Furthermore, providing multiple views into the same data ensures that critical information can be seen by individuals with various responsibilities, from storage operations to business unit managers, the CIO, and others. This not only promotes awareness and accountability, but also helps align IT to business objectives.
Proactive Management
As storage utilization rates remain alarmingly low and IT environments become increasingly complex and difficult to manage, many organizations remain mired in outdated manual management techniques and siloed procedures that fail to provide the visibility, business insight, and operational capabilities needed to align storage with business goals. Yet, without knowing how much storage is actually being used, where it is used, who is using it, and more, IT cannot effectively allocate storage resources.
At the same time, demands for storage continue to escalate, even as storage budgets remain relatively flat.

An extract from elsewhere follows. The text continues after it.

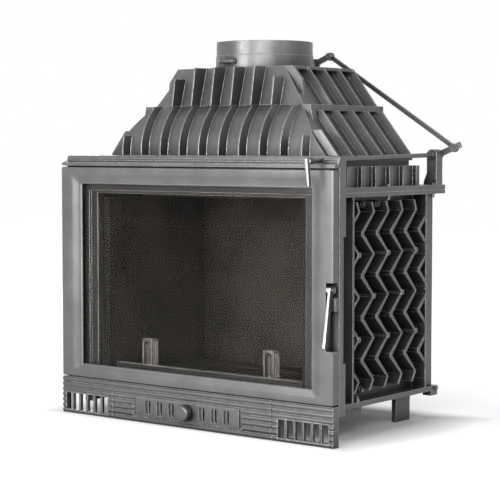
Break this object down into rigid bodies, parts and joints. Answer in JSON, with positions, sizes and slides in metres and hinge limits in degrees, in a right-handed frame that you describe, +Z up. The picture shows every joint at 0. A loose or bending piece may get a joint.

Clearly, it is critical that IT personnel gain visibility and control across their heterogeneous storage environments. They must be able to discover and visualize how applications map to the resources they consume across all elements in the data center, including virtualized environments. They must also implement prudent storage capacity management practices by reclaiming lost or wasted storage, forecast for current and future requirements, and enable tiered storage to match data to the appropriate storage device according to business requirements.
In addition, monitoring and reporting on changes in the storage environment has become a business imperative, and organizations must be able to implement service levels and chargeback for storage services rendered to the business.
With these capabilities in place, IT organizations will be able to deliver storage as a service and take a more proactive, integrated approach to storage resource management, even in an increasingly challenging and complex environment.